Welfare

Quando i clandestini arrivano dal cielo

di Redazione

Non arrivano solo via mare, stipati sui barconi, o via terra, nascosti nei doppi fondi dei tir. A volte gli immigrati clandestini che utilizzano canali irregolari per entrare in Europa tentano di passare le frontiere per via aerea. «Anche se il fenomeno ha numeri ancora contenuti, ha comportato negli ultimi anni una crescita della complessità di gestione per gli enti aeroportuali: un compito difficile ma necessario», commenta Paola Monzini, una delle coordinatrici della prima ricerca dedicata a pratiche e buone prassi nei controlli sull’immigrazione irregolare negli aeroporti di Milano, Malpensa e Linate (“La Sea – Aeroporti di Milano e i controlli sull’immigrazione irregolare”).

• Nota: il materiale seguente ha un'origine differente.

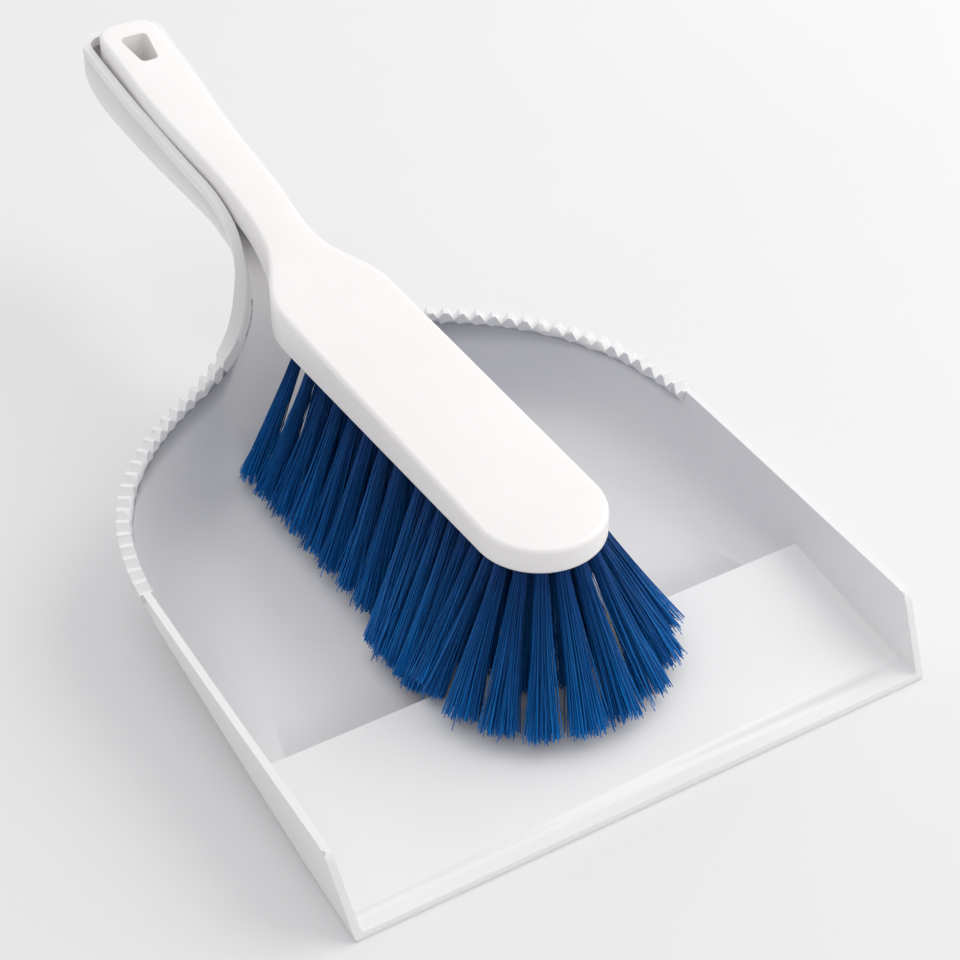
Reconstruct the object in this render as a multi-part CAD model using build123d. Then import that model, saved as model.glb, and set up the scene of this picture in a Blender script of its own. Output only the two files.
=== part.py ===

Realizzato con due mesi di lavoro “sul campo” tra il dicembre 2009 e il gennaio 2010, lo studio ha verificato come le forze di polizia e l’organizzazione dei due scali milanesi abbiano messo insieme le energie per organizzare i controlli, da una parte rispettando i diritti umani e dall’altra senza creare troppi problemi alle migliaia di passeggeri in transito.
«Un sistema che nel complesso funziona bene e riesce a dare risposte adeguate e articolate», sottolinea Monzini.

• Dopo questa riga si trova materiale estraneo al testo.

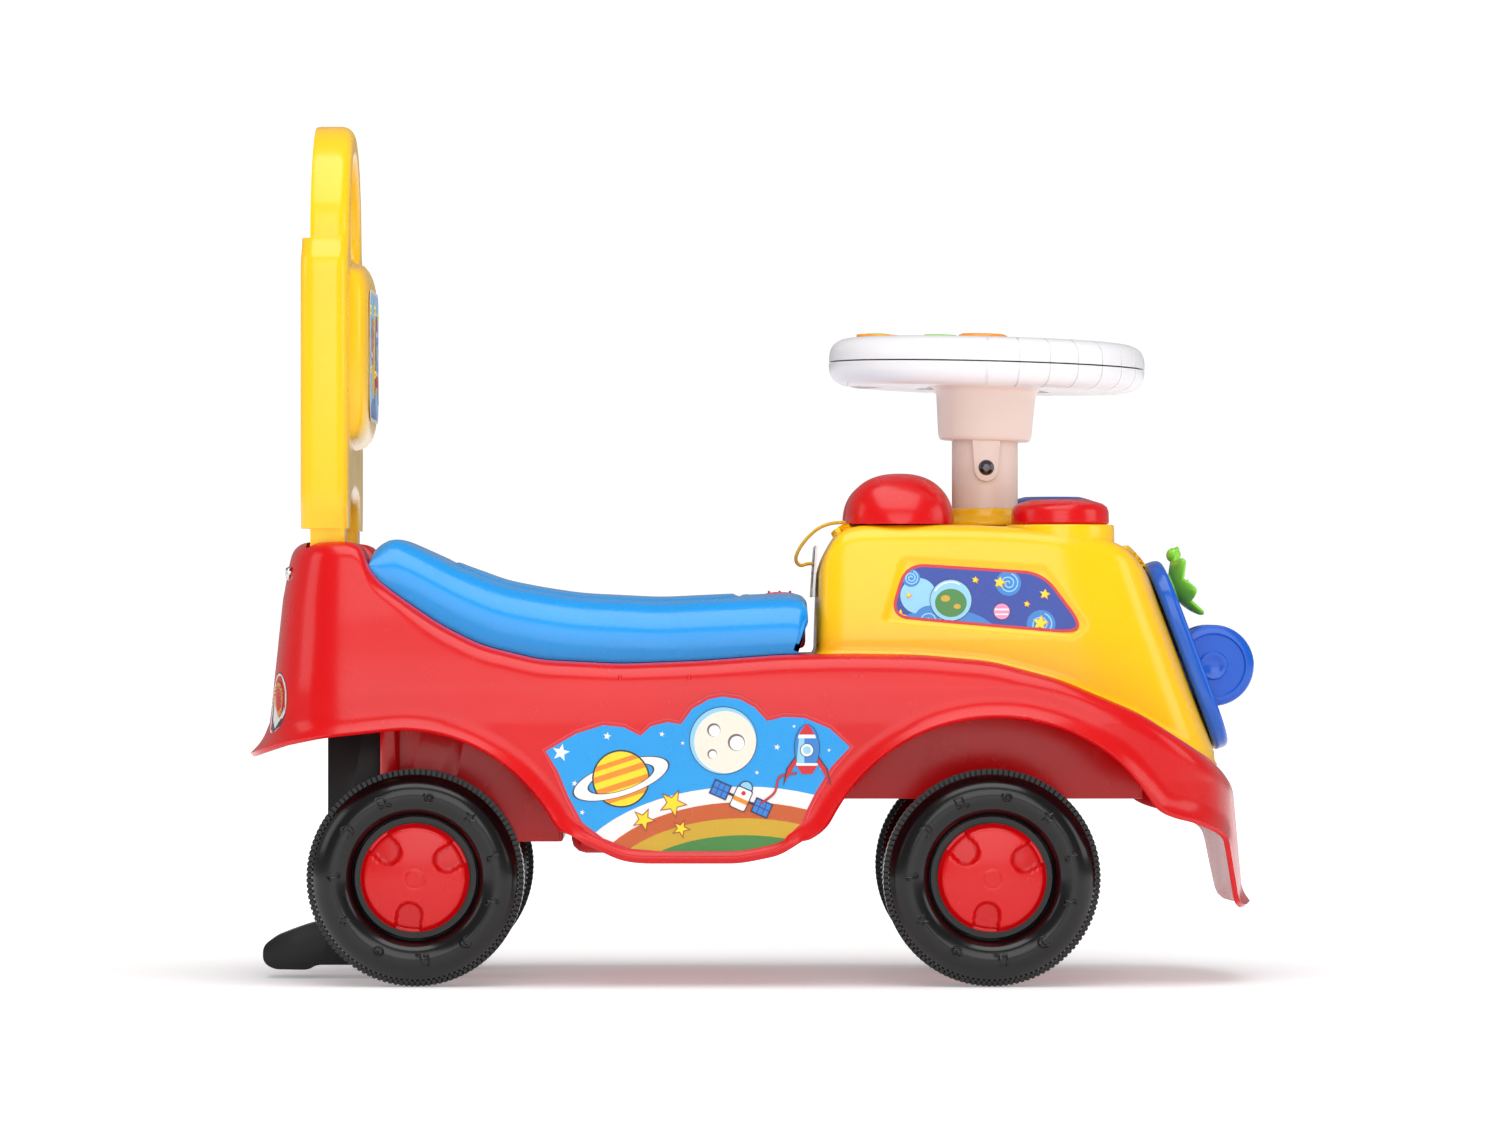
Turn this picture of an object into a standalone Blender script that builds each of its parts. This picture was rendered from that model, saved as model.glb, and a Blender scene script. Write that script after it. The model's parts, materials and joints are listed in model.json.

Oggi in aeroporto non solo avviene il controllo di frontiera per l’immigrazione irregolare ma anche per chi è destinato all’espulsione e per coloro che vengono riammessi forzatamente nel territorio nazionale. Per far fronte a tutto ciò a Malpensa è stato realizzato un sistema di pronta accoglienza nei confronti di chi chiede asilo politico che ha condotto alla creazione di una filiera per assistere e ospitare i migranti all’interno di una rete organizzativa che parte dall’aeroporto (mediante lo Sportello immigrazione e asilo) e si irradia nel territorio circostante attraverso le strutture di accoglienza di primo e secondo grado.

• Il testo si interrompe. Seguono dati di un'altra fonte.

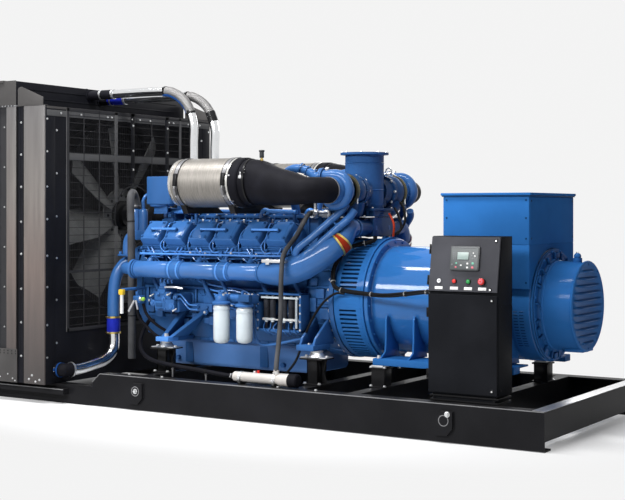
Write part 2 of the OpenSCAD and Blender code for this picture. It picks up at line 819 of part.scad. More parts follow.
module lower_coolant_pipe() {
  z = crank_height + 240;
  low = rail_height + 3;
  pump_x = x_block - 180 - seat;
  color("#3f76c8")
  smooth_pipe([[pump_x, -250, z], [pump_x - 45, -250, z], [pump_x - 120, -285, z - 45], [pump_x - 160, -325, z - 150],
               [pump_x - 165, -345, z - 320], [pump_x - 158, -352, z - 520], [pump_x - 152, -365, z - 680],
               [pump_x - 155, -450, low + 45], [pump_x - 158, -600, low + 15], [x_shroud + 88, -740, low],
               [x_shroud + 84, -820, low], [x_shroud + 72, -868, low], [x_shroud + 60, -880, low],
               [x_shroud + seat, -880, low]], 48, 2, 12);
}

// ---- alternator ----

module adaptor_drum() {
  wall = 14;
  color("#2f6fc4") difference() {
    union() {
      bar_x(x_drum, x_flange - 20, drum_radius, 0, crank_height);
      bar_x(x_flange - 21, x_flange, drum_radius + 12, 0, crank_height);
    }
    bar_x(x_drum + wall, x_flange - wall, drum_radius - wall, 0, crank_height);
    // Two groups of air slots on each side
    for (side = [0, 180], group = [-26, 26], i = [-2 : 2])
      translate([0, 0, crank_height]) rotate([side + group + i * 8.5, 0, 0])
        block([x_drum + 45, -drum_radius - 5, -11], [x_flange - 50, -drum_radius + wall + 5, 11]);
  }
}

module alternator_barrel() {
  color("#2f6fc4") {
    bar_x(x_flange, x_bracket, barrel_radius, 0, crank_height);
    bar_x(x_flange, x_barrel, drum_radius, 0, crank_height);
    both_sides() {
      block([x_barrel + 75, -foot_rail_y - foot_rail_width / 2, foot_rail_z],
            [x_bracket - 60, -foot_rail_y + foot_rail_width / 2, foot_rail_z + foot_rail_height]);
      for (x = [x_barrel + 120, x_barrel + 330, x_barrel + 700, x_barrel + 1000])
        translate([x, 0, 0]) rotate([90, 0, 90]) linear_extrude(14)
          polygon([[-foot_rail_y - 40, foot_rail_z + foot_rail_height - 1], [-200, foot_rail_z + foot_rail_height - 1],
                   [-300, crank_height - 100], [-barrel_radius + 2, crank_height - 70],
                   [-barrel_radius - 12, crank_height - 100]]);
    }
  }
}

module alternator_pedestals() {
  top = foot_rail_z - pad_height;
  both_sides() for (x = [beam_x[2], beam_x[3]]) {
    color("#17181a") block([x - 60, -foot_rail_y - 60, rail_height], [x + 60, -foot_rail_y + 60, top]);
    color("silver") block([x - 50, -foot_rail_y - 50, top - 1], [x + 50, -foot_rail_y + 50, foot_rail_z]);
  }
}

module alternator_end_bracket() {
  color("#3a78c8") difference() {
    union() {
      bar_x(x_bracket + face_gap, x_cowl, barrel_radius - 20, 0, crank_height);
      for (i = [0 : 17]) translate([0, 0, crank_height]) rotate([i * 20, 0, 0])
        block([x_bracket + face_gap, -7, 0], [x_cowl - 6, 7, barrel_radius + 7]);
    }
    bar_x(x_cowl - 25, x_cowl + 1, cowl_radius - 15, 0, crank_height);
  }
}

module alternator_cowl() {
  wall = 6;
  color("#2f6fc4") difference() {
    union() {
      bar_x(x_cowl, x_cap, cowl_radius, 0, crank_height);
      bar_x(x_cap - 1, x_cap + cap_length - 22, cowl_radius, 0, crank_height);
      bar_x(x_cap + cap_length - 23, x_cap + cap_length, cowl_radius - 14, 0, crank_height);
    }
    bar_x(x_cowl - 1, x_cap + cap_length - wall, cowl_radius - wall - 14, 0, crank_height);
    // Air openings between the slats of the end
    for (i = [-5 : 5])
      let (half = sqrt(pow(cowl_radius - 45, 2) - pow(i * 42, 2)))
        block([x_cap + cap_length - wall - 1, -half, crank_height + i * 42 - 12],
              [x_cap + cap_length + 1, half, crank_height + i * 42 + 12]);
  }
}

// Square casing round the upper half of the barrel, under the terminal box
module alternator_casing() {
  color("#2b63b5") difference() {
    block([box_x, -box_width / 2, casing_bottom], [x_bracket, box_width / 2, casing_top]);
    bar_x(box_x - 1, x_bracket + 1, barrel_radius + seat, 0, crank_height);
  }
}

module terminal_box() {
  top_lip = 14;
  lid = 24;
  color("#2b63b5") {
    block([box_x, -box_width / 2, casing_top], [box_x + box_length, box_width / 2, box_top - lid]);
    block([box_x - top_lip, -box_width / 2 - top_lip, box_top - lid],
          [box_x + box_length + top_lip, box_width / 2 + top_lip, box_top]);
  }
}

// ---- control cabinet ----

// Outline of the cabinet's side, from its front foot round to the back
module cabinet_side(inset = 0) {
  polygon([[inset, plinth + inset], [cabinet_depth - inset, plinth + inset],
           [cabinet_depth - inset, cabinet_height - inset],
           [panel_lean + inset, cabinet_height - inset], [inset, cabinet_height - panel_height]]);
}

// A hinge knuckle on the left edge, between two heights along the pin
module knuckle(z1, z2) {
  translate([-knuckle_x, -knuckle_y, z1]) cylinder(r = knuckle_radius, h = z2 - z1);
}

// Knuckles that stay on the cabinet, each with a leaf to its side
module fixed_knuckles(heights) {
  for (z = heights) {
    knuckle(z, z + knuckle_length);
    block([-knuckle_x - 3, -knuckle_y, z], [0.5, 15, z + knuckle_length]);
  }
}

// Knuckles that turn with the door, each with a leaf to its edge
module door_knuckles(heights) {
  for (z = heights) {
    knuckle(z + knuckle_length + seat, z + 2 * knuckle_length);
    block([-knuckle_x, -knuckle_y - 3, z + knuckle_length + seat],
          [door_edge + 0.5, -knuckle_y + 3, z + 2 * knuckle_length]);
  }
}

// Frame of the sloped panel: +Z runs up its face
module panel_frame() {
  translate([0, 0, panel_z]) rotate([-panel_angle, 0, 0]) children();
}

module cabinet_body() {
  color("#1d1e20") translate([cabinet_x, cabinet_y, cab_bottom]) {
    difference() {
      rotate([90, 0, 90]) linear_extrude(cabinet_width) cabinet_side();
      translate([cabinet_wall, 0, 0]) rotate([90, 0, 90])
        linear_extrude(cabinet_width - cabinet_wall * 2) translate([-20, 0]) cabinet_side(cabinet_wall);
    }
    block([20, 12, 0], [cabinet_width - 20, cabinet_depth, plinth + 1]);
    fixed_knuckles(lower_hinges);
    panel_frame() fixed_knuckles(upper_hinges);
  }
}

module cabinet_lower_door() {
  color("#1d1e20") translate([cabinet_x, cabinet_y, cab_bottom]) {
    block([door_edge, -door_gap - door_skin, plinth + 8], [cabinet_width - 2, -door_gap, panel_z - 14]);
    door_knuckles(lower_hinges);
  }
}

module cabinet_upper_door() {
  color("#1d1e20") translate([cabinet_x, cabinet_y, cab_bottom]) panel_frame() {
    block([door_edge, -door_gap - door_skin, 2], [cabinet_width - 2, -door_gap, panel_length - 6]);
    door_knuckles(upper_hinges);
  }
}

module panel_controls() {
  face = -door_gap - door_skin;
  color("#333")
  translate([cabinet_x, cabinet_y, cab_bottom]) panel_frame() {
    block([145, face - 18, 130], [342, face, 282]);
    for (x = [75, 180, 275]) bar_y(face - 14, face, 12, x, 65);
    bar_y(face - 34, face, 20, 370, 65);
  }
}

module cable_loom() {
  z = crank_height;
  route = [[crossover[1] - 20, -200, crossover_z[0] - seat], [crossover[1] - 20, -200, crossover_z[0] - 20],
           [crossover[1] - 55, -215, z + 400], [x_drum + 105, -240, z + 382], [x_drum + 45, -275, z + 358],
           [x_drum + 8, -330, z + 305], [x_drum - 3, -388, z + 232], [x_drum + 4, -430, z + 150],
           [x_drum + 40, -450, z + 92], [x_drum + 110, -456, z + 73], [x_drum + 240, -466, z + 62],
           [x_drum + 440, -492, z + 56], [x_drum + 640, -560, z + 74], [x_drum + 810, -640, z + 94],
           [cabinet_x - 50, -692, z + 100], [cabinet_x - seat, -692, z + 100]];
  color("#1b1b1d") smooth_pipe(route, 19, 3, 8);
}

skid_rail_near();
skid_rail_far();
skid_end_beam();
skid_cross_beams();
radiator_base_frame();
radiator_side_near();
radiator_side_far();
radiator_core();
radiator_top_tank();
radiator_bottom_tank();
shroud_frame();
fan_shroud();
fan_guard();
fan_rotor();
fan_drive();
engine_block();
oil_pan();
gear_case();
flywheel_housing();
cylinder_heads_near();
cylinder_heads_far();
coolant_manifolds();
charge_air_elbows();
intake_plenum();
air_filters();
intake_hoses();
turbochargers();
exhaust_outlet();
turbo_support();
header_tank();
breather_canisters();
breather_hose();
oil_filters();
oil_filter_heads();
fuel_pump();
injector_rack();
coolant_heater();
heater_hoses();
engine_feet();
engine_mounts();
engine_pedestals();
upper_coolant_pipes();
lower_coolant_pipe();
adaptor_drum();
alternator_barrel();
alternator_pedestals();
alternator_end_bracket();
alternator_cowl();
alternator_casing();
terminal_box();
cabinet_body();
cabinet_upper_door();
cabinet_lower_door();
panel_controls();
cable_loom();
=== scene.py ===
"""Looks of an open diesel generator set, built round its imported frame. Metres, +Z up, -Y is the control side."""

import math
import random

import bmesh
import bpy
from mathutils import Matrix, Vector


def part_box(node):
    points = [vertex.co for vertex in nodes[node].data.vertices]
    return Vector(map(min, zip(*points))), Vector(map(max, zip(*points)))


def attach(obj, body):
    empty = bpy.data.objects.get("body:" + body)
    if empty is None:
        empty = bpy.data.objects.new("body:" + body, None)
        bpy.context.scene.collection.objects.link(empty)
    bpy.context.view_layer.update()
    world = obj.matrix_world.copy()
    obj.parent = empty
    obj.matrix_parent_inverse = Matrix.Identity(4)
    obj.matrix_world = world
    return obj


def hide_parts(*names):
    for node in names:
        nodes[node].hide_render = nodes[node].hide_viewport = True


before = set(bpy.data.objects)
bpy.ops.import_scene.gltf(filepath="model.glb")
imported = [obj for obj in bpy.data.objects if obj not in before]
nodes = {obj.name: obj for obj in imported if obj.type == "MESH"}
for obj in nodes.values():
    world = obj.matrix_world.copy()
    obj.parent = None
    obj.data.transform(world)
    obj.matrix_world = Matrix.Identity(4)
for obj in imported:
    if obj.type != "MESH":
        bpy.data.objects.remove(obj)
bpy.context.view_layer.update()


def vec(x, y, z):
    return Vector((x, y, z))


def shifted(origin, points):
    """Points that are given from an origin, in two or three dimensions."""
    moved = [tuple(o + c for o, c in zip(origin, point)) for point in points]
    return moved if len(origin) == 2 else [Vector(point) for point in moved]


UP = vec(0, 0, 1)
LEFT = vec(-1, 0, 0)
RIGHT = vec(1, 0, 0)
NEAR = vec(0, -1, 0)
FAR = vec(0, 1, 0)


# ---- shader maths ----

class Wire:
    """A shader socket that can be used in sums with numbers and other wires."""

    def __init__(self, sheet, socket):
        self.sheet = sheet
        self.socket = socket

    def maths(self, operation, *others):
        return self.sheet.add("Math", dict(enumerate((self,) + others)), operation=operation)

    def __add__(self, other):
        return self.maths("ADD", other)

    def __mul__(self, other):
        return self.maths("MULTIPLY", other)

    def __sub__(self, other):
        return self.maths("SUBTRACT", other)

    __radd__ = __add__
    __rmul__ = __mul__

    def above(self, low, high):
        """0 under low, 1 over high, smooth between."""
        return self.sheet.add("MapRange", {0: self, 1: low, 2: high}, interpolation_type="SMOOTHSTEP")


class Sheet:
    """The node tree of one material, ending in a Principled shader."""

    def __init__(self, name):
        self.material = bpy.data.materials.new(name)
        self.material.use_nodes = True
        self.tree = self.material.node_tree
        self.shader = self.tree.nodes["Principled BSDF"]
        self.place = self.add("TexCoord", out="Object")

    def add(self, kind, values=None, out=0, stops=None, **settings):
        """One node: its settings first, then the values or wires of its sockets."""
        node = self.tree.nodes.new("ShaderNode" + kind)
        for key, value in settings.items():
            setattr(node, key, value)
        if stops:
            ramp = node.color_ramp
            while len(ramp.elements) < len(stops):
                ramp.elements.new(1.0)
            for element, (position, colour) in zip(ramp.elements, stops):
                element.position = position
                element.color = (*colour, 1.0)
        for key, value in (values or {}).items():
            self.feed(node.inputs[key], value)
        return Wire(self, node.outputs[out])

    def feed(self, socket, value):
        if isinstance(value, Wire):
            self.tree.links.new(value.socket, socket)
        elif isinstance(value, (tuple, list)) and len(value) == 3 and socket.type == "RGBA":
            socket.default_value = (*value, 1.0)
        else:
            socket.default_value = value

    def noise(self, scale, detail=3.0, roughness=0.5, stretch=(1, 1, 1)):
        place = self.place
        if stretch != (1, 1, 1):
            place = self.add("Mapping", {"Vector": place, "Scale": stretch})
        return self.add("TexNoise", {"Vector": place, "Scale": scale, "Detail": detail,
            "Roughness": roughness})

    def blend(self, factor, a, b):
        """Colour a where factor is 0 and b where it is 1."""
        return self.add("Mix", {0: factor, 6: a, 7: b}, out=2, data_type="RGBA")

    def facing_up(self):
        normal = self.add("NewGeometry", out="Normal")
        return self.add("SeparateXYZ", {0: normal}, out="Z")

    def crevice(self, distance=0.05):
        """Ambient occlusion for painted shade: 1 in the open and towards 0 in gaps and corners."""
        return self.add("AmbientOcclusion", {"Distance": distance}, out="AO", samples=4, only_local=False)

    def bump(self, height, strength, distance=0.001):
        return self.add("Bump", {"Height": height, "Strength": strength, "Distance": distance})

    def finish(self, colour, roughness, normal=None, **constants):
        self.feed(self.shader.inputs["Base Color"], colour)
        self.feed(self.shader.inputs["Roughness"], roughness)
        if normal is not None:
            self.feed(self.shader.inputs["Normal"], normal)
        for key, value in constants.items():
            self.feed(self.shader.inputs[key.replace("_", " ").title().replace("Ior", "IOR")], value)
        return self.material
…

«Molto più problematico è gestire invece la situazione dei ritorni forzati da altri Paesi europei in base al regolamento Dublino 2, che si applica a chi ha richiesto asilo in Italia ma poi si è spostato in altri Paesi senza aspettare la conclusione dell’iter burocratico. In questo caso l’aeroporto diventa il collettore dei ritorni forzati e il sistema di assistenza, non essendo istituzionalizzato, è ancora carente».
«Occorrerebbe», conclude Paola Monzini, organizzare dei tavoli di coordinamento con linee guida più precise incrementando anche il ruolo dei mediatori culturali». [M.M.]